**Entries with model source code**
────────────────

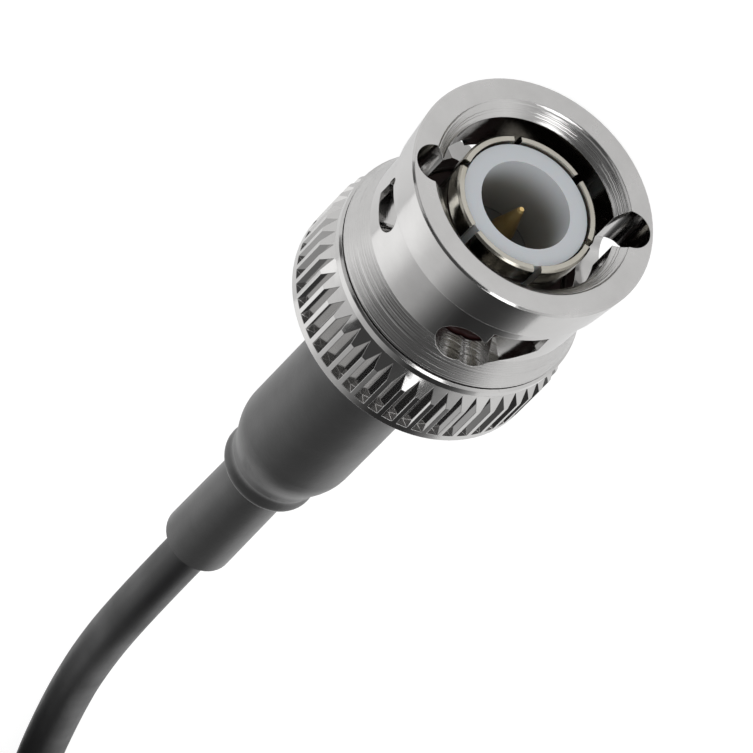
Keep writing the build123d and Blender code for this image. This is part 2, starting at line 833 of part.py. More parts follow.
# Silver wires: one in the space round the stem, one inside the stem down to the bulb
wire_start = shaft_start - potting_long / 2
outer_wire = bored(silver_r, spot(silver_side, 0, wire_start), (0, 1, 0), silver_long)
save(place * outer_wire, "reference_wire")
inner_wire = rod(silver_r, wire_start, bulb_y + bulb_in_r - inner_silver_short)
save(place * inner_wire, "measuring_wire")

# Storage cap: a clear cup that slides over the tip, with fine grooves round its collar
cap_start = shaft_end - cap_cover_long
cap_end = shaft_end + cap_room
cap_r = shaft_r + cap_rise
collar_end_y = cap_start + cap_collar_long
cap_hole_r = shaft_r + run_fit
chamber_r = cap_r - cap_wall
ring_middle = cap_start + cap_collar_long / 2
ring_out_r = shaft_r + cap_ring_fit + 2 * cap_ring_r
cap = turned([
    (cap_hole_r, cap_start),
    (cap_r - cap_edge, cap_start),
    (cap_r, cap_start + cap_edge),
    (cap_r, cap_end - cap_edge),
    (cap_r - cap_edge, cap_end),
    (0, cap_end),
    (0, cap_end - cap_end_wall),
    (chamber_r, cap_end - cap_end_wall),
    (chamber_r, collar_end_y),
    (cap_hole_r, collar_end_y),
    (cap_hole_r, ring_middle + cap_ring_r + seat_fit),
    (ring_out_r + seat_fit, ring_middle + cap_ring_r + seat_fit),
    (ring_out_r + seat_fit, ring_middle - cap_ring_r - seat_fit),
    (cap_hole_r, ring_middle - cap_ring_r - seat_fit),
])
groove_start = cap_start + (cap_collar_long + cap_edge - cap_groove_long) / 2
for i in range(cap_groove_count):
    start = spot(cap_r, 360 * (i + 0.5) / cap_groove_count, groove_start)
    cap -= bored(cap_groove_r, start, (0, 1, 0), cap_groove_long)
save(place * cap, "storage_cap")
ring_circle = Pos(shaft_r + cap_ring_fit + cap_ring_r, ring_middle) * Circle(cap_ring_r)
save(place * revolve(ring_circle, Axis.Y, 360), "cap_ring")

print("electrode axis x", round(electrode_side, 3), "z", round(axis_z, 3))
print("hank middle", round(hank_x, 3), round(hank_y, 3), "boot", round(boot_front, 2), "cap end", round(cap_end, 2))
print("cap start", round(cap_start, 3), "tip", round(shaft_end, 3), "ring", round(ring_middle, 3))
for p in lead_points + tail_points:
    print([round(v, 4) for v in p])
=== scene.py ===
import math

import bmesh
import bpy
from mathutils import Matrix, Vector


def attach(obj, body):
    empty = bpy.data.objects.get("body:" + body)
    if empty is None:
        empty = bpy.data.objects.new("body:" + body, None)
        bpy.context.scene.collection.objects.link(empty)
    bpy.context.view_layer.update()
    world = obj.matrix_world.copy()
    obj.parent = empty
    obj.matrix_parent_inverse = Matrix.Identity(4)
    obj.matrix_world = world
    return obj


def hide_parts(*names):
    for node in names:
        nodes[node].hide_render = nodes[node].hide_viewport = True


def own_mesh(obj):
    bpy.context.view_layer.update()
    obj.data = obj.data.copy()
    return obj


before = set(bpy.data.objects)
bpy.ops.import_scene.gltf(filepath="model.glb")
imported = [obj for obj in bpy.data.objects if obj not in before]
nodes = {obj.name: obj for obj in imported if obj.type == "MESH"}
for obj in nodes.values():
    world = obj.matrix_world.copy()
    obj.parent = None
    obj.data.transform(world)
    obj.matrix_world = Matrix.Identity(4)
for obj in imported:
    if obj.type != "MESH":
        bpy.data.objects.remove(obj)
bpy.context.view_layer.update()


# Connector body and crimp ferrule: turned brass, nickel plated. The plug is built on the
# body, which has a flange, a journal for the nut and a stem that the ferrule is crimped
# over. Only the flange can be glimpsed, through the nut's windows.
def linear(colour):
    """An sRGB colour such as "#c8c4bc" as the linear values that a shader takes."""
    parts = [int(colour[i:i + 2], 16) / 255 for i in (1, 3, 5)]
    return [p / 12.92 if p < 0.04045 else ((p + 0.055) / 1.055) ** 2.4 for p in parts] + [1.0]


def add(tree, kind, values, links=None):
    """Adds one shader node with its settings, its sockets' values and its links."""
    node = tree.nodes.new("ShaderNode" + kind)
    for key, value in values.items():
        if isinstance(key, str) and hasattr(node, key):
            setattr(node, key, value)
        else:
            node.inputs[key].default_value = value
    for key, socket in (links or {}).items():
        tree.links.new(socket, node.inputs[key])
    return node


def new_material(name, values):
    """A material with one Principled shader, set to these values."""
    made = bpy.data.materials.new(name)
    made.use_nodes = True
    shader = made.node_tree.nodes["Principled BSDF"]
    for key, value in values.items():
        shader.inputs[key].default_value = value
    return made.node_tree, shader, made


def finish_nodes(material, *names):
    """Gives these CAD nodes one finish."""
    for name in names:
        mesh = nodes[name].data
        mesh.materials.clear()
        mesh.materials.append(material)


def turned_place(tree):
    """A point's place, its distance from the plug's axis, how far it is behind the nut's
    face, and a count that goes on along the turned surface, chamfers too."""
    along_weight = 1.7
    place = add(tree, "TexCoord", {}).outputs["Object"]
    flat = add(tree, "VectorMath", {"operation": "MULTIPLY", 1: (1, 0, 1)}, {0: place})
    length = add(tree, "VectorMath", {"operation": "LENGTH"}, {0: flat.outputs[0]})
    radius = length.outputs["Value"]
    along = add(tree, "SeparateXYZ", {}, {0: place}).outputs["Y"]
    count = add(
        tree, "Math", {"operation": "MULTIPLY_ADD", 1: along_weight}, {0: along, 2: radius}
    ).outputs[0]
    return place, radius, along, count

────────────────

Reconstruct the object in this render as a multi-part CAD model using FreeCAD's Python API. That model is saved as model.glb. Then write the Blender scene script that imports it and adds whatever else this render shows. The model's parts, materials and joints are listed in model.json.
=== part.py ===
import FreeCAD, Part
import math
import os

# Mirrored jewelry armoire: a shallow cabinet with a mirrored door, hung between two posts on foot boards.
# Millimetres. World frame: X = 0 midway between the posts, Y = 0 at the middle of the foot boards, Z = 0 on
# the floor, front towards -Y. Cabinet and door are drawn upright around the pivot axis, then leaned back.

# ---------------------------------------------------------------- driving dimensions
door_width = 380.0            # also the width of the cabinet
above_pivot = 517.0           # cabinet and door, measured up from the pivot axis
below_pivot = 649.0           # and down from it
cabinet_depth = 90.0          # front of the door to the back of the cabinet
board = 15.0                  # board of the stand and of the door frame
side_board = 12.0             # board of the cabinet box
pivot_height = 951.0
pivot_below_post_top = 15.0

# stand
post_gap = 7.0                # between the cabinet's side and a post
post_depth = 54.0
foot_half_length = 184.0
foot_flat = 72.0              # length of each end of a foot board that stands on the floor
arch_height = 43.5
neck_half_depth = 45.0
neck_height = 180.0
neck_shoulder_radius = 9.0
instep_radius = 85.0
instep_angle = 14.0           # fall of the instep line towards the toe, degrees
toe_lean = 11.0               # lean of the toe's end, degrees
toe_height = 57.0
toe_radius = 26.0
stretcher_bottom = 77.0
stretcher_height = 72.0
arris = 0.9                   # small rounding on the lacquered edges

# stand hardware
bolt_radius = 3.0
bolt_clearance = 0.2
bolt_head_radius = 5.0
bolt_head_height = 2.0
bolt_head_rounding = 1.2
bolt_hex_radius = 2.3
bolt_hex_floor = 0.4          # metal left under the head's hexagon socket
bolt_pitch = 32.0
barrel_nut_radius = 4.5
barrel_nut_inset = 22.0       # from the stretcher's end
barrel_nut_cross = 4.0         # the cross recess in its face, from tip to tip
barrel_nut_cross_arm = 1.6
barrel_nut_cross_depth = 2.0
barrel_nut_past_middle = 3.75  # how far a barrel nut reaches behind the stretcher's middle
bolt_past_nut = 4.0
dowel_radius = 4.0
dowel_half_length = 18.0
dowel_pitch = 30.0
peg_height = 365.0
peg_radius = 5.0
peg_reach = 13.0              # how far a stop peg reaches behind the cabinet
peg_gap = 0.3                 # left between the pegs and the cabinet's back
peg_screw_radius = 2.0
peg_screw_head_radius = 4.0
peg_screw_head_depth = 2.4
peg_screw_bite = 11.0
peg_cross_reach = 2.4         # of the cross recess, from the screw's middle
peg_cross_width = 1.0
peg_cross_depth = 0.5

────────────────

**Exercise instructions**
Within the material above, transcribe exactly the lines that run from the line holding "groove_start = cap_start" through the line holding "obj.data.transform(world)".

**Reply**
groove_start = cap_start + (cap_collar_long + cap_edge - cap_groove_long) / 2
for i in range(cap_groove_count):
    start = spot(cap_r, 360 * (i + 0.5) / cap_groove_count, groove_start)
    cap -= bored(cap_groove_r, start, (0, 1, 0), cap_groove_long)
save(place * cap, "storage_cap")
ring_circle = Pos(shaft_r + cap_ring_fit + cap_ring_r, ring_middle) * Circle(cap_ring_r)
save(place * revolve(ring_circle, Axis.Y, 360), "cap_ring")

print("electrode axis x", round(electrode_side, 3), "z", round(axis_z, 3))
print("hank middle", round(hank_x, 3), round(hank_y, 3), "boot", round(boot_front, 2), "cap end", round(cap_end, 2))
print("cap start", round(cap_start, 3), "tip", round(shaft_end, 3), "ring", round(ring_middle, 3))
for p in lead_points + tail_points:
    print([round(v, 4) for v in p])
=== scene.py ===
import math

import bmesh
import bpy
from mathutils import Matrix, Vector


def attach(obj, body):
    empty = bpy.data.objects.get("body:" + body)
    if empty is None:
        empty = bpy.data.objects.new("body:" + body, None)
        bpy.context.scene.collection.objects.link(empty)
    bpy.context.view_layer.update()
    world = obj.matrix_world.copy()
    obj.parent = empty
    obj.matrix_parent_inverse = Matrix.Identity(4)
    obj.matrix_world = world
    return obj


def hide_parts(*names):
    for node in names:
        nodes[node].hide_render = nodes[node].hide_viewport = True


def own_mesh(obj):
    bpy.context.view_layer.update()
    obj.data = obj.data.copy()
    return obj


before = set(bpy.data.objects)
bpy.ops.import_scene.gltf(filepath="model.glb")
imported = [obj for obj in bpy.data.objects if obj not in before]
nodes = {obj.name: obj for obj in imported if obj.type == "MESH"}
for obj in nodes.values():
    world = obj.matrix_world.copy()
    obj.parent = None
    obj.data.transform(world)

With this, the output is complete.